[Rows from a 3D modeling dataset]
......
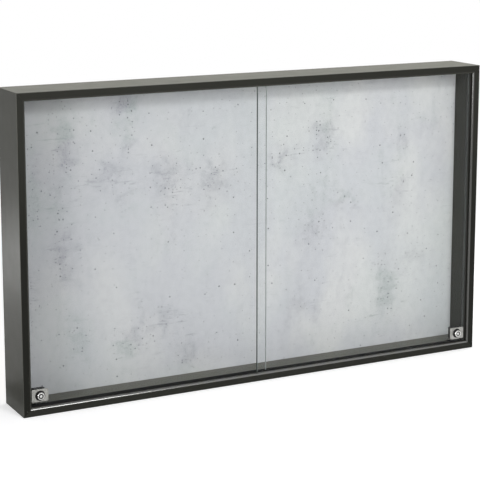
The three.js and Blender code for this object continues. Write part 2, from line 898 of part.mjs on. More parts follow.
// Tracks and what lies in them
displayCase.add(
  piece("track_bottom", track(trackWebTop, bottomRibTop, trackScrews.bottom, "down"), trackFinish),
  piece("track_top", track(topWebUnder, topRibEnd, trackScrews.top, "up"), trackFinish),
  piece("run_strip_front", runStrip(1, frontGlassFace), stripFinish),
  piece("run_strip_rear", runStrip(-1, rearGlassFace), stripFinish),
);
for (const [name, x] of trackScrewPlaces) {
  displayCase.add(
    screwPiece(`track_screw_bottom_${name}`, countersunkScrew(trackScrews.bottom), "down",
      [x, trackScrewSetback, trackWebTop]),
    screwPiece(`track_screw_top_${name}`, countersunkScrew(trackScrews.top), "up",
      [x, trackScrewSetback, topWebUnder]),
  );
}

// Channels, keepers and doors, left and right
for (const [name, side] of sides) {
  const glassFace = glassFaces[name];
  const { across, back } = keeperPlace(side, glassFace);
  displayCase.add(
    piece(`side_channel_${name}`, sideChannel(side, glassFace), channelFinish),
    piece(`keeper_${name}`, keeper(side, glassFace), steelFinish),
  );
  for (const [end, way] of [["inner", -side], ["outer", side]]) {
    displayCase.add(screwPiece(
      `keeper_screw_${name}_${end}`,
      countersunkScrew(keeperScrew),
      "down",
      [across + way * keeperScrewReach, back - keeperScrewInset, keeperTop],
    ));
  }
  const door = new THREE.Group();
  door.position.y = glassFace;
  door.add(piece(`door_glass_${name}`, doorGlass(side), glassFinish));
  const lock = new THREE.Group();
  lock.position.set(side * lockAcross, 0, lockHeight);
  addLock(lock, name, side);
  door.add(lock);
  displayCase.add(door);
}

export default displayCase;
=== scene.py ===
# Knife display case: a mitred anthracite frame round a concrete-look panel, closed by two sliding
# glass doors with key locks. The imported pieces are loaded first, and each section below finishes one
# kind of piece: its surface, its broken edges, and the small parts that sit on it.
import json
from math import copysign, cos, pi, radians, sin

import bpy
from mathutils import Matrix, Vector

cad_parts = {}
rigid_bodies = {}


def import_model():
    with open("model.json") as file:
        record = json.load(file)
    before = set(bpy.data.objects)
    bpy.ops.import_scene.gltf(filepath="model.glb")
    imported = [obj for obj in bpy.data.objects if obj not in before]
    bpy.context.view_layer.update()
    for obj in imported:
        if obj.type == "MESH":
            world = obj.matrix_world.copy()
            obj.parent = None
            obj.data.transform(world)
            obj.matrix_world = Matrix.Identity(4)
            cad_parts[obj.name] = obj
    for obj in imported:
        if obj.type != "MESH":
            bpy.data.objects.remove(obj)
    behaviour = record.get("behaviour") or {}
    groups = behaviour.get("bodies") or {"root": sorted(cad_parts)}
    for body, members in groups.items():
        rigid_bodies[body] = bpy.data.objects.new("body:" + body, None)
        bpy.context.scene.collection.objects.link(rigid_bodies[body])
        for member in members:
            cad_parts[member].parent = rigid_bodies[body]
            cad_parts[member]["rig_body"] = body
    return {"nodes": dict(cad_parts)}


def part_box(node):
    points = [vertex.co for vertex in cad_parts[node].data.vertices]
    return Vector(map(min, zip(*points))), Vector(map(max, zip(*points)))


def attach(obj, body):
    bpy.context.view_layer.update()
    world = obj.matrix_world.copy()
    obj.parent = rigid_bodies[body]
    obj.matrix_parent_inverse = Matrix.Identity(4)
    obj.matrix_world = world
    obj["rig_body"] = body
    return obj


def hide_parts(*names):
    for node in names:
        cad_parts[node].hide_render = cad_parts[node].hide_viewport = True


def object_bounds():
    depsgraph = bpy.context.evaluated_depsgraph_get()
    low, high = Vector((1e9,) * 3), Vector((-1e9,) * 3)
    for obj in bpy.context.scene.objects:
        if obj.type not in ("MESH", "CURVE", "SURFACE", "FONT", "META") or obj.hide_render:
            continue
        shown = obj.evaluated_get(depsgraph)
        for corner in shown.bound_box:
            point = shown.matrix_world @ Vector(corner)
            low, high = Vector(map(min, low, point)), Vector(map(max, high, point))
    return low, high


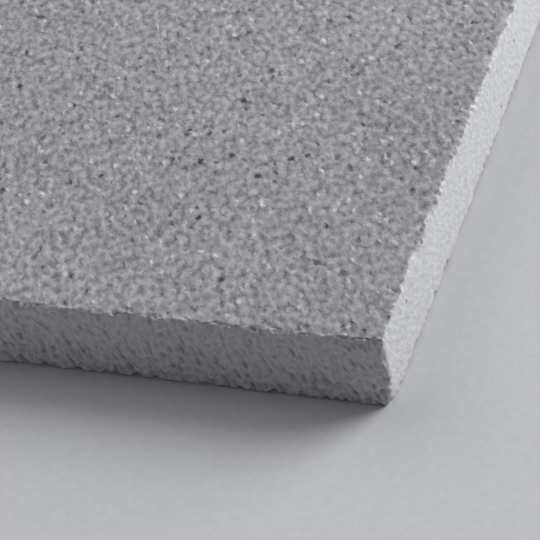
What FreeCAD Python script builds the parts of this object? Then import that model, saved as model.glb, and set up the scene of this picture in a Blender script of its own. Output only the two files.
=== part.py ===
"""Perlite roof insulation board, one whole board of stock lying flat.

The board is pressed from expanded perlite grains and fibre, dried, and trimmed square
to size. It is a single piece: no facing, core or layer is a part of its own.

Units are millimetres. The origin is the centre of the underside. +X runs along the
board's length, +Y across its width, and +Z up through its thickness.
"""

import FreeCAD
import Part

import os

# ---- Driving dimensions ----

# A stock board of 48 by 24 inches, one inch thick.
board_length = 1219.2
board_width = 609.6
board_thickness = 25.4

# The four upright corners are worn round by handling.
corner_radius = 2.0

# The trimmed edges of both faces crumble a little, so they are never sharp.
arris_radius = 0.8


def upright(edge):
    """Whether an edge runs through the board's thickness."""
    low, high = edge.BoundBox.ZMin, edge.BoundBox.ZMax
    return high - low > 0.5 * board_thickness


def around_a_face(edge):
    """Whether an edge lies in the plane of the top face or of the underside."""
    return edge.BoundBox.ZLength < 0.01 * board_thickness


def board_blank():
    """The square-edged board, centred over the origin with its underside at Z = 0."""
    low_corner = FreeCAD.Vector(-board_length / 2, -board_width / 2, 0)
    return Part.makeBox(board_length, board_width, board_thickness, low_corner)


def perlite_board():
    """The board with its corners rounded, and then the rim of each face eased."""
    blank = board_blank()
    corners = [edge for edge in blank.Edges if upright(edge)]
    rounded = blank.makeFillet(corner_radius, corners)
    rims = [edge for edge in rounded.Edges if around_a_face(edge)]
    return rounded.makeFillet(arris_radius, rims)


pieces = {"perlite_board": perlite_board()}

os.makedirs("parts", exist_ok=True)
for node, shape in pieces.items():
    shape.exportStep("parts/" + node + ".step")
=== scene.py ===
"""Perlite roof insulation board: the surface of one whole board, and the stage it lies on.

The board is pressed from expanded perlite grains and fibre. Its two pressed faces are
speckled and pitted, and its four trimmed sides are paler, finer and torn by the cutter.
The file is laid out as an add-on and runs as a script. Lengths are in metres.
"""

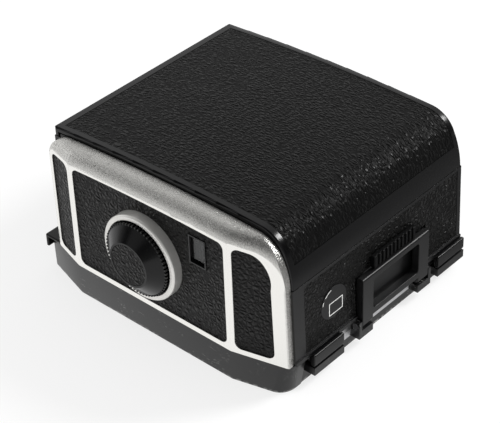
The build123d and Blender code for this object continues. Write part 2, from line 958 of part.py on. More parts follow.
......
- _Aim_
Transcribe precisely the lines between the one that contains "left and right" and the one that contains "obj.data.transform(world)", counting those two lines as part of the range.

- _Completed task_
// Channels, keepers and doors, left and right
for (const [name, side] of sides) {
  const glassFace = glassFaces[name];
  const { across, back } = keeperPlace(side, glassFace);
  displayCase.add(
    piece(`side_channel_${name}`, sideChannel(side, glassFace), channelFinish),
    piece(`keeper_${name}`, keeper(side, glassFace), steelFinish),
  );
  for (const [end, way] of [["inner", -side], ["outer", side]]) {
    displayCase.add(screwPiece(
      `keeper_screw_${name}_${end}`,
      countersunkScrew(keeperScrew),
      "down",
      [across + way * keeperScrewReach, back - keeperScrewInset, keeperTop],
    ));
  }
  const door = new THREE.Group();
  door.position.y = glassFace;
  door.add(piece(`door_glass_${name}`, doorGlass(side), glassFinish));
  const lock = new THREE.Group();
  lock.position.set(side * lockAcross, 0, lockHeight);
  addLock(lock, name, side);
  door.add(lock);
  displayCase.add(door);
}

export default displayCase;
=== scene.py ===
# Knife display case: a mitred anthracite frame round a concrete-look panel, closed by two sliding
# glass doors with key locks. The imported pieces are loaded first, and each section below finishes one
# kind of piece: its surface, its broken edges, and the small parts that sit on it.
import json
from math import copysign, cos, pi, radians, sin

import bpy
from mathutils import Matrix, Vector

cad_parts = {}
rigid_bodies = {}


def import_model():
    with open("model.json") as file:
        record = json.load(file)
    before = set(bpy.data.objects)
    bpy.ops.import_scene.gltf(filepath="model.glb")
    imported = [obj for obj in bpy.data.objects if obj not in before]
    bpy.context.view_layer.update()
    for obj in imported:
        if obj.type == "MESH":
            world = obj.matrix_world.copy()
            obj.parent = None
            obj.data.transform(world)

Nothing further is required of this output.